The Watergate hearings produced a comparably memorable catchphrase, when Sen. Howard Baker, R-Tenn., summarized the gist of the complex inquiry into a politically motivated break-in: “What did the president know and when did he know it?” A damning answer eventually surfaced after the Select Committee on Presidential Campaign Activities, as the Senate’s Watergate Committee was officially called, obtained secret Oval Office tapes that implicated Nixon in a cover-up.
In the runup to President Bill Clinton’s impeachment by the House in December 1998 and acquittal by the Senate two months later, there was a similar dramatic twist when disclosure of Monica Lewinsky’s semen-stained blue dress undercut Clinton’s claim that he had never had sex with her.
Kathleen Hall Jamieson, director of the University of Pennsylvania’s Annenberg Public Policy Center, said Americans expecting an equally dramatic moment in the upcoming impeachment telecasts may be let down, given that so much important testimony already has been presented in closed-door sessions.
“If you’re expecting revelation as opposed to confirmation, you’re going to be disappointed,” Jamieson said. “It’s going to seem anticlimactic unless something new is discovered.”

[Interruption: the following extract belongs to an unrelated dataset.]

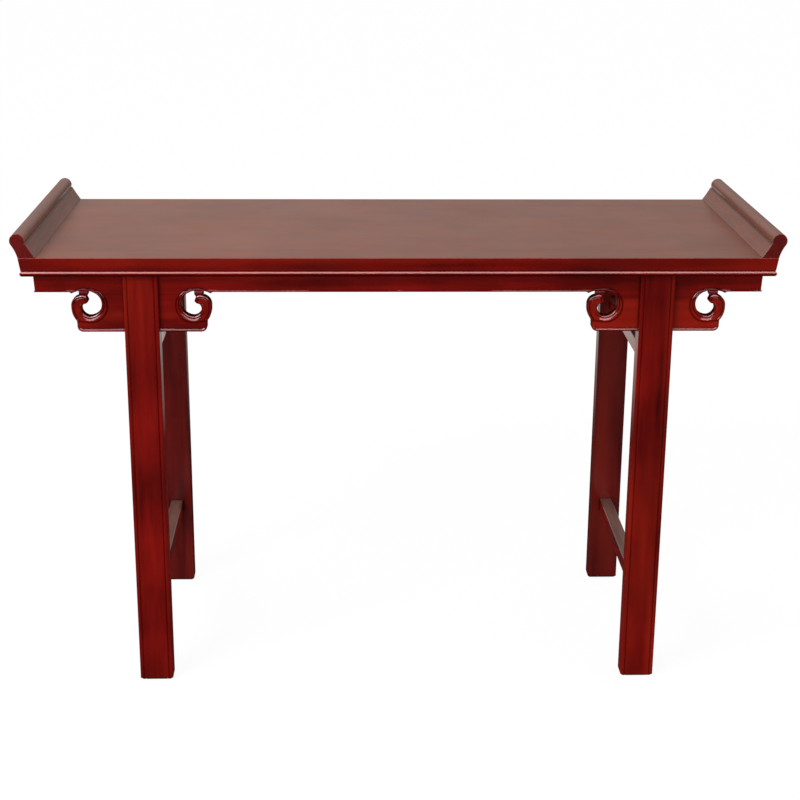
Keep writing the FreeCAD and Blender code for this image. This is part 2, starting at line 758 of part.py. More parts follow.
def apron_corner_splines(label):
    """The four loose splines that lock the apron mitres."""
    body = new_body(label)
    plan = new_sketch(body, label + "_plan", "XY_Plane", UNDERSIDE)
    for side_x in (-1, 1):
        for side_y in (-1, 1):
            draw(plan, spline_plan(side_x, side_y, "0"))
    pad(body, plan, "Size.spline_height", reverse=True)
    return body


def wing_across(share):
    """A place along a spandrel wing, from the middle of its leg."""
    return f"Size.leg_width / 2 + {share} * Size.wing_length"


def wing_up(share):
    """A place up a spandrel wing, from its bottom edge."""
    return f"{SPANDREL_BOTTOM} + {share} * Size.spandrel_height"


def foot_bead_groove():
    """The narrow groove that sets a bead off along a wing's lower edge, pointed at its outer end."""
    low = f"{SPANDREL_BOTTOM} + Size.foot_bead_height"
    high = f"{low} + Size.foot_bead_groove"
    end = "Size.leg_width / 2 + Size.wing_length - Size.foot_bead_end"
    return [
        ("Size.leg_width / 2", low),
        (end, low),
        (f"{end} + Size.foot_bead_groove", high),
        ("Size.leg_width / 2", high),
    ]


def spandrel(label, side, turned):
    """Spandrel board through one leg's fork, with a pierced scroll carved at both ends.

    One half is drawn: the flat board, the beads and the rim that stand proud of its face, and the
    groove over its lower bead. All of it is mirrored about the leg.
    """
    body = new_body(label)
    outline = outline_from_shares(WING_FOOT_SHARES + SCROLL_OUTSIDE_SHARES + POST_SHARES + HOLE_SHARES,
                                  wing_across, wing_up)
    board = new_sketch(body, label + "_board", "XZ_Plane", BOARD_BACK)
    draw(board, [("0", SPANDREL_BOTTOM)] + outline + [("0", APRON_BOTTOM)])
    features = [pad(body, board, "Size.apron_thickness")]

    reliefs = (("hole_bead", HOLE_BEAD_SHARES), ("rim", RIM_SHARES), ("hook_bead", HOOK_BEAD_SHARES))
    for name, shares in reliefs:
        raised = new_sketch(body, f"{label}_{name}", "XZ_Plane", BOARD_FRONT)
        draw(raised, outline_from_shares(shares, wing_across, wing_up))
        features.append(pad(body, raised, "Size.scroll_relief"))

    groove = new_sketch(body, label + "_foot_bead", "XZ_Plane", BOARD_FRONT)
    draw(groove, foot_bead_groove())
    features.append(pocket(body, groove, "Size.foot_bead_groove"))

    mirrored = body.newObject("PartDesign::Mirrored", label + "_other_wing")
    mirrored.Originals = features
    mirrored.MirrorPlane = (board, ["V_Axis"])
    body.Tip = mirrored
    place(body, f"{side} * {LEG_X}", turned=turned)
    return body


def build_top():
    """Frame, panel, battens and flanges."""
    pieces = [
        long_rail("top_front_rail", turned=False),
        long_rail("top_back_rail", turned=True),
        end_rail("top_right_rail", turned=False),
        end_rail("top_left_rail", turned=True),
        panel_board("panel_board_front", -1, ("tongue", "tongue")),
        panel_board("panel_board_middle", 0, ("groove", "groove")),
        panel_board("panel_board_back", 1, ("tongue", "tongue")),
        flange("right_flange", turned=False),
        flange("left_flange", turned=True),
    ]
    for name, share in (("left", -1), ("middle", 0), ("right", 1)):
        pieces.append(batten("batten_" + name, share))
    return pieces


def build_stand():
    """Legs, spandrels, aprons and stretchers."""
    pieces = [
        long_apron("front_apron", turned=False),
        long_apron("back_apron", turned=True),
        end_apron("right_end_apron", turned=False),
        end_apron("left_end_apron", turned=True),
        apron_corner_splines("apron_corner_splines"),
    ]
    for side_name, side in (("left", -1), ("right", 1)):
        for row_name, turned in (("front", False), ("back", True)):
            pieces.append(leg(f"{row_name}_{side_name}_leg", side, turned))
            pieces.append(spandrel(f"{row_name}_{side_name}_spandrel", side, turned))
        for height in ("upper", "lower"):
            foot = f"Size.{height}_stretcher_height"
            thickness = f"Size.{height}_stretcher_thickness"
            pieces.append(stretcher(f"{side_name}_{height}_stretcher", side, foot, thickness))
    return pieces


def check(pieces):
    """Stops if any object failed, or any piece is empty or not valid."""
    for item in document.Objects:
        if {"Invalid", "Error"} & set(item.State):
            raise RuntimeError(f"{item.Name} failed: {item.State}")
    for piece in pieces:
        if piece.Shape.isNull() or not piece.Shape.isValid():
            raise RuntimeError(f"{piece.Label} has no valid shape")


def export(pieces):
    """Writes each piece to its own file."""
    os.makedirs("parts", exist_ok=True)
    for piece in pieces:
        piece.Shape.exportStep(f"parts/{piece.Label}.step")
        print(f"{piece.Label}: {len(piece.Shape.Solids)} solid, {piece.Shape.Volume:.0f} cubic mm")


table = build_top() + build_stand()
document.recompute()
check(table)
export(table)
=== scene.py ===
"""Looks of a red lacquered altar table with everted ends, an add-on that is run as a script.

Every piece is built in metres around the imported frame: +X runs to the right along the top, the
front faces -Y and +Z is up.
"""

import math
from contextlib import contextmanager

import bmesh
import bpy
import numpy as np
from bpy.props import FloatProperty, FloatVectorProperty, PointerProperty
from mathutils import Matrix, Vector
from mathutils.geometry import delaunay_2d_cdt


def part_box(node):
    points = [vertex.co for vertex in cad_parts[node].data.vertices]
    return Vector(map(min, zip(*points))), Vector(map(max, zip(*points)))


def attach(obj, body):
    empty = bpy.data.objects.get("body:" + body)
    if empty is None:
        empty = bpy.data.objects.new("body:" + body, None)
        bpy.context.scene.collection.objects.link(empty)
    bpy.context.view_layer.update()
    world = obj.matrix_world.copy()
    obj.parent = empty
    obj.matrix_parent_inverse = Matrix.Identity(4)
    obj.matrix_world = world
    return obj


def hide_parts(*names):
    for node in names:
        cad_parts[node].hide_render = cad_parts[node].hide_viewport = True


bl_info = {
    "name": "Altar table with everted ends",
    "version": (1, 0, 0),
    "blender": (4, 5, 0),
    "location": "3D View > Sidebar > Altar table",
    "description": "Builds the lacquered pieces of an altar table around its packed frame",
    "category": "Object",
}

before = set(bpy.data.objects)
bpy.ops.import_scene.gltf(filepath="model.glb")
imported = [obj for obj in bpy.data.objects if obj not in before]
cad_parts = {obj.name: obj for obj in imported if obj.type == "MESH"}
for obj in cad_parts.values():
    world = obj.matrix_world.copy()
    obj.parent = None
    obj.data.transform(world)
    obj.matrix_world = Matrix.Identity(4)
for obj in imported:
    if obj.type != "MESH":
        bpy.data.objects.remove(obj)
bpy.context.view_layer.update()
MM = 0.001
# Points closer than this are one
MERGE_DISTANCE = 0.001 * MM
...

She noted another contrast between Watergate and the Trump inquiry. Nixon and his top aides struggled to communicate persuasively with the public as the investigation unfolded, whereas Trump and his advisers are making intensive use of advertising and social media “to make sure his base stays locked down.”
Will the upcoming impeachment telecasts change many minds?
Mark Meckler, an early leader in the tea party movement, predicts a lot of Americans won’t even watch the broadcasts because they’ve already reached conclusions.
Many Trump supporters won’t tune in “because they think it’s a sham process,” he said. “And I don’t think most people on the left will watch because they already know the conclusion in their minds. To them, the president has been impeachable since before he was elected.”
But Darrell West, a longtime political science professor who is now vice president of the Brookings Institution, said the telecasts will boost public interest.
“They will put human faces on the closed-door testimony,” he said in an email. “Viewers will be able to observe what people say and how they say it as well as the manner in which they answer questions.”
West acknowledged that most people have made up their minds on Trump’s guilt or innocence.
“But the testimony doesn’t have to shift very many people to be politically influential,” he wrote. “If only 10% are affected negatively by the testimony, Trump’s removal number jumps from 50 to 60%. That would represent an enormous hit for him and could lead some Republican Senators to consider a vote to remove the President.”
Arthur Sanders, a professor of politics at Drake University in Des Moines, Iowa, recalled that public support for Nixon’s impeachment grew as the televised Watergate inquiry progressed, while most Americans remained opposed to Clinton’s ouster at every stage of his impeachment process.
“The Democrats hope this follows the Nixon model — Trump has always hoped it follows the Clinton model,” Sanders said.
Regardless of how the TV audience shapes up, Sanders knows of some Americans eager to follow the Trump impeachment drama.
“What’s going on now is horrible for the country, but it’s the best time to teach classes on American politics,” he said. “The students are so curious, trying to figure out what’s going on — what’s normal in American politics and what isn’t.”
As for PBS, it’s not planning a repeat of prime-time impeachment replays but says the daytime telecasts will be available on demand via all of PBS’ digital platforms.